A Parametric Study on the Whistling of Multiple Side Branch System as a Model for Corrugated Pipes

Abstract

Corrugated pipes are widely used in industry due to their inherent character of being globally flexible and locally rigid. Under certain conditions flow through the corrugated pipes causes severe noise and vibration problems. Thus, to understand the phenomenon and parameters that play role is a real asset for industry. This study is a continuation of a research based on multiple side branch system and presented together with results of an investigation performed on corrugated pipes. Many similarities between the corrugated pipes and multiple side branch system have been observed. A Strouhal number which uses as characteristic length the cavity width plus the upstream edge radius yields the best collapse of the data for both corrugated pipes and multiple side branch system.
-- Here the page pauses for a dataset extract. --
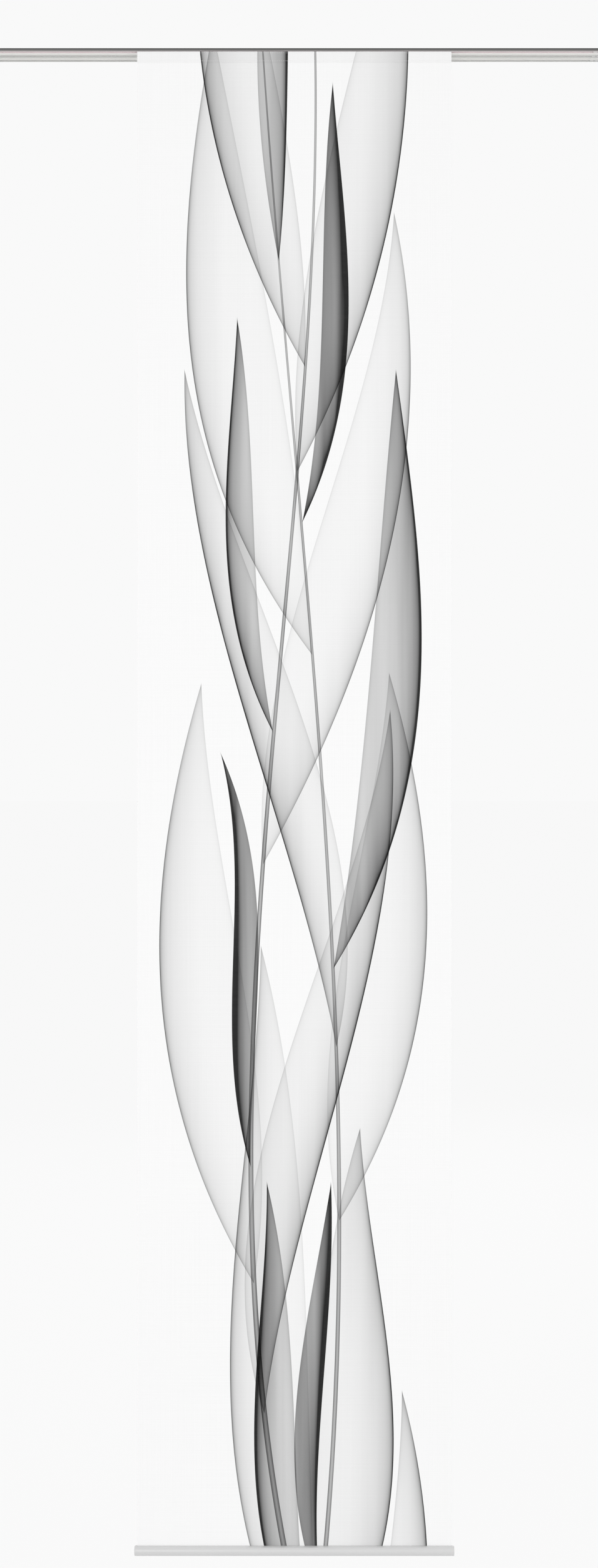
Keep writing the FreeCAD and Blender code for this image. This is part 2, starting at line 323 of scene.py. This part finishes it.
willowPrint = {
    "softEdge": 0.0012, "darkContour": 0.0048, "paleContour": 0.0035, "paleShare": 0.28, "deepest": 0.975,
    "endInk": 0.45, "humpInk": 2.2,  # shade and contour at a leaf's ends, and what its hump adds to them
    "streakContrast": 0.55, "streakRoughness": 0.45,  # silky streaks in the ink
    # fill, shade towards the dark edge, contour, reach of the shade as a share of the width
    "inks": {
        "pale": (0.05, 0.20, 1.00, 0.60),
        "mist": (0.09, 0.30, 1.25, 0.70),
        "slate": (0.32, 0.40, 1.25, 0.90),
        "night": (0.61, 0.40, 0.65, 0.90),
    },
    # foot x, head x, bow, sway, width, ink
    "stems": [
        (-0.020, 0.040, -0.060, 0.70, 0.010, 0.90),
        (0.060, -0.060, 0.055, -0.30, 0.008, 0.85),
    ],
    "stemFoot": 1.25, "stemTaper": 0.75, "stemCore": 0.50,  # share of the width, of the width and of the ink
    # stem, height of the joint, length, reach, width, bow, sway, heel, ink
    "leaves": [
        (0, -0.35, 1.50, -0.130, 0.150, -0.050, 0.50, 0.30, "pale"),
        (0, -0.25, 0.95, -0.090, 0.080, -0.030, 0.30, 0.30, "slate"),
        (1, -0.30, 1.10, 0.100, 0.150, 0.040, -0.40, 0.30, "mist"),
        (1, -0.10, 0.80, 0.020, 0.050, -0.030, 0.20, 0.20, "night"),
        (0, 0.25, 1.35, 0.240, 0.120, -0.020, 0.60, 0.30, "mist"),
        (0, 0.50, 1.15, -0.100, 0.165, -0.050, -0.10, 0.40, "pale"),
        (1, 0.62, 1.05, 0.095, 0.165, 0.040, 0.10, 0.40, "pale"),
        (0, 0.72, 0.80, -0.060, 0.050, 0.020, 0.30, 0.20, "night"),
        (1, 0.95, 1.30, -0.290, 0.110, 0.020, -0.50, 0.30, "mist"),
        (1, 1.10, 1.15, 0.120, 0.100, 0.060, -0.20, 0.30, "slate"),
        (0, 1.30, 1.25, 0.250, 0.150, 0.050, 0.30, 0.40, "pale"),
        (0, 1.55, 0.80, -0.070, 0.055, -0.030, 0.20, 0.20, "slate"),
        (1, 1.70, 1.20, -0.190, 0.165, -0.060, 0.12, 0.30, "pale"),
        (1, 1.95, 0.85, 0.060, 0.052, 0.035, -0.20, 0.20, "night"),
        (0, 2.05, 1.15, 0.190, 0.140, 0.030, 0.10, 0.30, "mist"),
        (0, 2.25, 1.15, -0.160, 0.140, -0.050, -0.10, 0.30, "mist"),
        (1, 2.45, 1.00, 0.060, 0.060, -0.040, -0.10, 0.30, "slate"),
        (0, -0.60, 0.90, 0.050, 0.090, 0.030, 0.10, 0.30, "mist"),
    ],
    "together": 3,  # leaves drawn at a time, one in each channel of a triple
}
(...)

For both systems the upstream edge radius of the cavity has significant effect on pressure fluctuation amplitudes. It can increase the amplitude of the pressure fluctuation by an order of magnitude compared to sharp edges. The radius of the downstream edge has a less pronounced effect on the sound production. Strouhal numbers display two hydrodynamic modes the first with a Strouhal number around 0.1 and the second one varying in the range between 0.4 and 0.6. The variation in critical Strouhal number for the second hydrodynamic mode correlates with the relative corrugation volume compared to the pipe volume. Experiments with corrugated pipes reveal that 1st hydrodynamic mode is limited to configuration with small relative corrugation volume. The first hydrodynamic mode was not yet observed in the multiple side-branch systems.